John Cena vs. Samoa Joe WWE 8/26/17

MD: This was absolutely delightful. It checks so many boxes just from the start. A match we never thought we'd get. Unproduced house show footage, clear as day, from 2010s WWE. A hot crowd. Two larger than life wrestlers who knew exactly what they were doing working a house show style. It feels like a million years ago and I'd say it overdelivered my expectations. You listen to the crowd build and build and build as they take them up and down (but each high getting a little bit higher) and that's just what I want out of pro wrestling more often than not. 

I can't even tell you the last time I saw a Cena match. It was probably for FFF. We watched one in 2022. That was probably it. I think that was a house show too. I can't get over how simplistic, minimalist, straightforward this was. Joe won an early exchange and celebrated, the shine was basically just a build to Cena winning a shoulderblock and it feeling like a huge deal. Joe took over with one (and only one) punch in the corner.

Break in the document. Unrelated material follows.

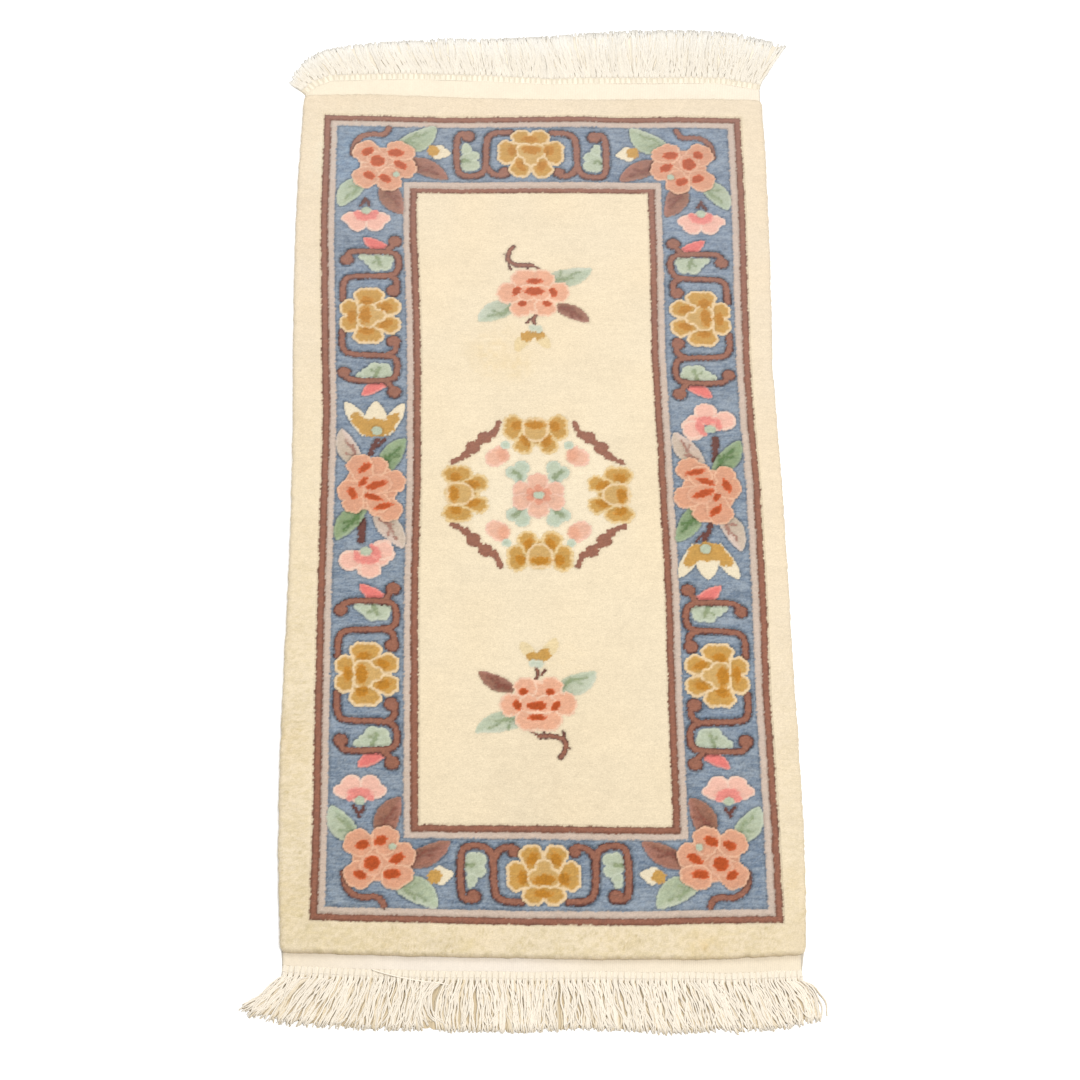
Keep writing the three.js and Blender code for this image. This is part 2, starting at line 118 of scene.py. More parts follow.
crossLines = {
    "x": [0, 90, 175, 260, 340, 400, 470, 551],
    "nearOut": [2, -0.2, -2.6, -4, -4.4, -3.9, -1.5, -0.6],
    "nearIn": [124, 124.8, 124.7, 124.4, 122.8, 122.6, 122.6, 123.6],
    "farIn": [1040, 1039.6, 1039, 1041.2, 1042, 1042, 1042, 1041],
    "farOut": [1165, 1163.7, 1162.5, 1165.2, 1167.5, 1165.3, 1168, 1167.4],
}

# the rolled edge of the pile, from the top down: how far in, and how high
rollSteps = [
    (6, 12.5), (4, 12.25), (2.4, 11.6), (1.2, 10.5), (0.5, 9.1), (0.1, 7.2), (0, 5), (0.5, 3),
    (1.4, 1.9),
]
margin = {"lines": 8, "inside": 9, "corner": 9.0}      # grid lines outside the stripes, corner radius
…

Cena went down like a ton of bricks.

He never really looked back. Cena would get hope spots because he was Cena and basically anything he did was a hope spot. He'd dash into the ring before Joe expected. He'd block a punch. He'd heft him up into a fireman's carry out of nowhere, but Joe dropped him each time. The fans got louder each time though. Until it was just Cena standing up in the corner that did it. Amazing stuff. Joe ran right through him then, but then, when it was repeated, Cena moved and that's when he got in his signature comeback stuff. Talk about rewarding the crowd for caring. They went into a ref bump and a phantom win before the actual one, adding in a bit of doubt to the proceedings. I'm not entirely sure that was necessary given the match they were wrestling, but it was no real harm overall. Just an amazing reminder how special these guys are.